In another paper presented at the same conference, Paul Staples from Ausenco took a critical look at why SAG mills are not always as successful in operation as the comminution circuit designers had expected. “There are several well-established methodologies for designing and predicting energy requirements of AG/SAG-based circuits,” Staples noted. “The recent problems originate either from unrepresentative sampling, poor testing protocols, inappropriate interpretation of data and definition of design criteria, wrong mill sizing methodologies, poor project management decisions or a combination of these.”

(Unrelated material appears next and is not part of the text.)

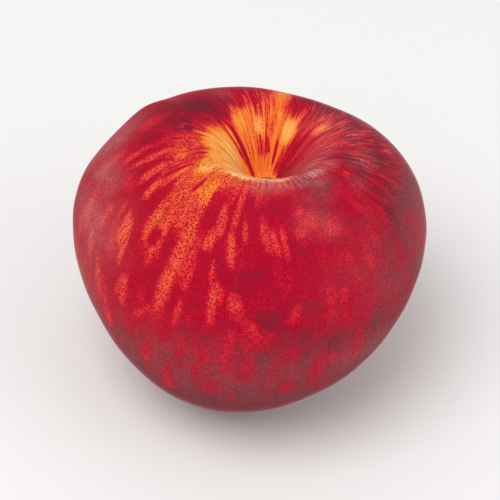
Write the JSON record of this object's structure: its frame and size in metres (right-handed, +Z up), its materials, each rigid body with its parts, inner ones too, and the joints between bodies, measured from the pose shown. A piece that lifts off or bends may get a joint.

Staples went on to discuss three projects where SAG mill issues required subsequent rectification: Cadia in Australia, Sossego in Brazil and Phoenix in the USA. “Cadia’s issues were associated with scale up of pilot plant data,” he noted, “Sossego’s were similar but were compounded by liner and grate design issues, while issues at Phoenix were only overcome with the addition of secondary crushing prior to SAG milling.”
In addition, Staples identified five recent major projects that reportedly did not meet design throughput on start-up: Copper Mountain, Andacollo, Mount Milligan, Esperanza and Malartic. All of the projects mentioned, he went on, represent a minority of those developed using SAG mills in comminution circuits, while all of them treat ore of above-average competency, are generally of modest head grade, and are hence very sensitive to project capital and operating costs.
“The current skepticism within financial circles of the ability of consulting and engineering firms to predict SAG mill throughput should not be considered as a lack of sophistication of the available testing methods or the maturity of SAG milling technology,” Staples concluded. “Rather it reflects issues in properly applying the available techniques for prudent SAG mill design when processing competent ores, including benchmarking of performance.”